#### [Your instructions]
Your task is to extract every line from the material below exactly.

#### [Data excerpt]
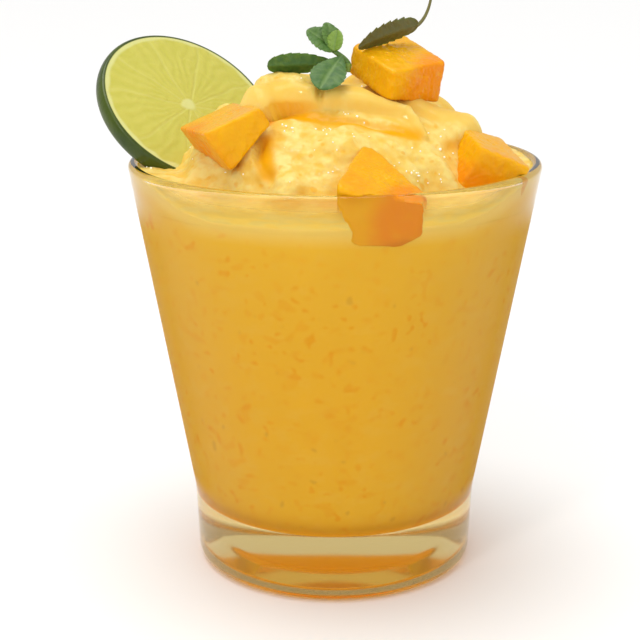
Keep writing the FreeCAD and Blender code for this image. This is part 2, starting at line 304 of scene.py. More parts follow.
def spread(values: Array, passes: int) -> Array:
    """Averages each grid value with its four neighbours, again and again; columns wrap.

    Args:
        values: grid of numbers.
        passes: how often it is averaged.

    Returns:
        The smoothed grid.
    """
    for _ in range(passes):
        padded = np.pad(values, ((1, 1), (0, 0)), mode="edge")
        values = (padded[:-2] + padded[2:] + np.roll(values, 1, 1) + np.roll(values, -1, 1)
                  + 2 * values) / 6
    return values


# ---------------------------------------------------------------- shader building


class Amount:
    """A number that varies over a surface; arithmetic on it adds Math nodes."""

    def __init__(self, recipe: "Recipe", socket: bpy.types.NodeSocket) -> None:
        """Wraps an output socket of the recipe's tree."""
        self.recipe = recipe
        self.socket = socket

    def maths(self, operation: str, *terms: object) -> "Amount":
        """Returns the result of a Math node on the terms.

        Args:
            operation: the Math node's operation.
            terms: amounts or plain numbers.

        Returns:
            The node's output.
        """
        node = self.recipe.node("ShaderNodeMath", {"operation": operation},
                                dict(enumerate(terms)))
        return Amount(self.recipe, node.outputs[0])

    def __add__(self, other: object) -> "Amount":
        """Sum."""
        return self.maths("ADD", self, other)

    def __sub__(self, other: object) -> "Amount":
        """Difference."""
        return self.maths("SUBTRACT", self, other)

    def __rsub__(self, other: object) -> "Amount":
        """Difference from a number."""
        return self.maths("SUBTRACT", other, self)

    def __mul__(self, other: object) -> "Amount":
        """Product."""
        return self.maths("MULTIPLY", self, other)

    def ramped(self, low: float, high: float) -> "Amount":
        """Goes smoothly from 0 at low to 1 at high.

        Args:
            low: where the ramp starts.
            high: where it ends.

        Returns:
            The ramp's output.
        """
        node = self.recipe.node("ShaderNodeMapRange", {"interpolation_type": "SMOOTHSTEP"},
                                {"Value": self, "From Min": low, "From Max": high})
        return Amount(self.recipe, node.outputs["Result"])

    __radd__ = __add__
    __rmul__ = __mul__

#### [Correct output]
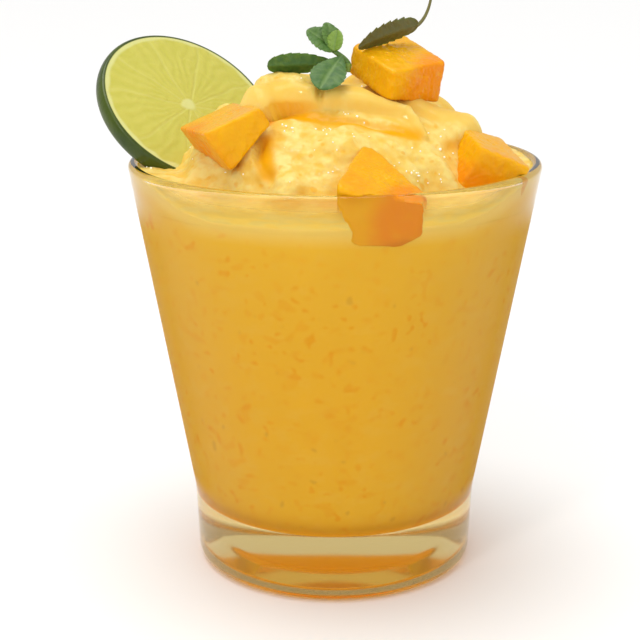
Keep writing the FreeCAD and Blender code for this image. This is part 2, starting at line 304 of scene.py. More parts follow.
def spread(values: Array, passes: int) -> Array:
    """Averages each grid value with its four neighbours, again and again; columns wrap.

    Args:
        values: grid of numbers.
        passes: how often it is averaged.

    Returns:
        The smoothed grid.
    """
    for _ in range(passes):
        padded = np.pad(values, ((1, 1), (0, 0)), mode="edge")
        values = (padded[:-2] + padded[2:] + np.roll(values, 1, 1) + np.roll(values, -1, 1)
                  + 2 * values) / 6
    return values


# ---------------------------------------------------------------- shader building


class Amount:
    """A number that varies over a surface; arithmetic on it adds Math nodes."""

    def __init__(self, recipe: "Recipe", socket: bpy.types.NodeSocket) -> None:
        """Wraps an output socket of the recipe's tree."""
        self.recipe = recipe
        self.socket = socket

    def maths(self, operation: str, *terms: object) -> "Amount":
        """Returns the result of a Math node on the terms.

        Args:
            operation: the Math node's operation.
            terms: amounts or plain numbers.

        Returns:
            The node's output.
        """
        node = self.recipe.node("ShaderNodeMath", {"operation": operation},
                                dict(enumerate(terms)))
        return Amount(self.recipe, node.outputs[0])

    def __add__(self, other: object) -> "Amount":
        """Sum."""
        return self.maths("ADD", self, other)

    def __sub__(self, other: object) -> "Amount":
        """Difference."""
        return self.maths("SUBTRACT", self, other)

    def __rsub__(self, other: object) -> "Amount":
        """Difference from a number."""
        return self.maths("SUBTRACT", other, self)

    def __mul__(self, other: object) -> "Amount":
        """Product."""
        return self.maths("MULTIPLY", self, other)

    def ramped(self, low: float, high: float) -> "Amount":
        """Goes smoothly from 0 at low to 1 at high.

        Args:
            low: where the ramp starts.
            high: where it ends.

        Returns:
            The ramp's output.
        """
        node = self.recipe.node("ShaderNodeMapRange", {"interpolation_type": "SMOOTHSTEP"},
                                {"Value": self, "From Min": low, "From Max": high})
        return Amount(self.recipe, node.outputs["Result"])

    __radd__ = __add__
    __rmul__ = __mul__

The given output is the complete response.